Resah Kelas Menengah

Kolom | 2025-08-08 21:36:14

Runyam betul nasib kelas menengah di negeri ini. Hidup bagi mereka seolah berkutat hanya pada dua opsi: kerja keras dan sambat. Di satu sisi, mereka harus bekerja mati-matian untuk memenuhi kebutuhan sehari-hari dan menjaga agar dapur tetap mengepul. Di sisi lain, keluhan-keluhan tentang beban hidup yang semakin berat tak jua jelas dimana ujungnya. Kebijakan pemerintah yang konon dirancang untuk menyejahterakan rakyat justru kerap menjadi batu sandungan bagi mereka yang berada di tengah-tengah ini.

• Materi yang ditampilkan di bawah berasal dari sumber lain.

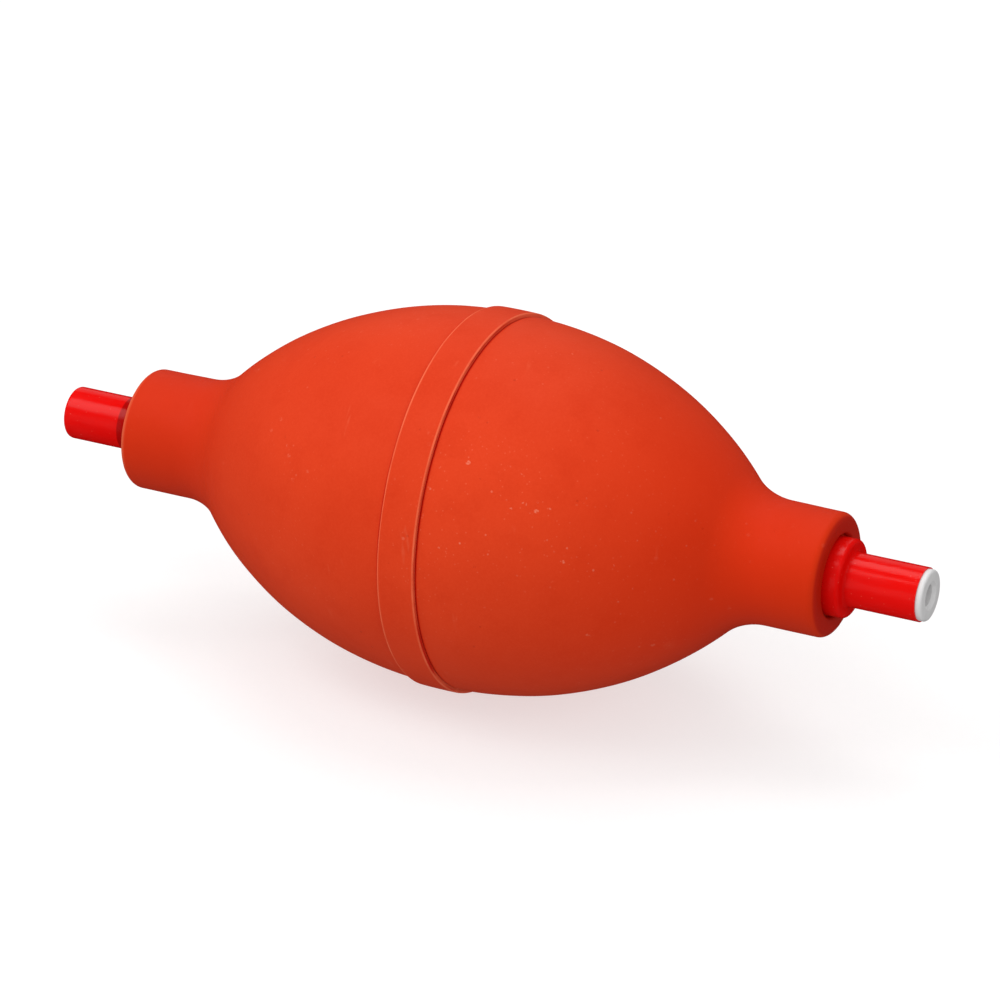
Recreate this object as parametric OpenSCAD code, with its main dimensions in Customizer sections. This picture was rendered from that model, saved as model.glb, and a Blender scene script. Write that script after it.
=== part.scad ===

Ilustrasi pekerja di KRL (sumber: Pixabay)

Bayangkan, di saat kelas bawah diguyur subsidi dan kelas atas menikmati berbagai keringanan pajak, kelas menengah malah harus bertarung memperjuangkan nasibnya sendiri. Pembatasan subsidi BBM dan LPG, pajak yang terus merangkak, kesempatan bekerja yang kian sempit, hingga pembengkakan biaya transportasi adalah tumpukan ujian yang lazim dihadapi kelas menengah.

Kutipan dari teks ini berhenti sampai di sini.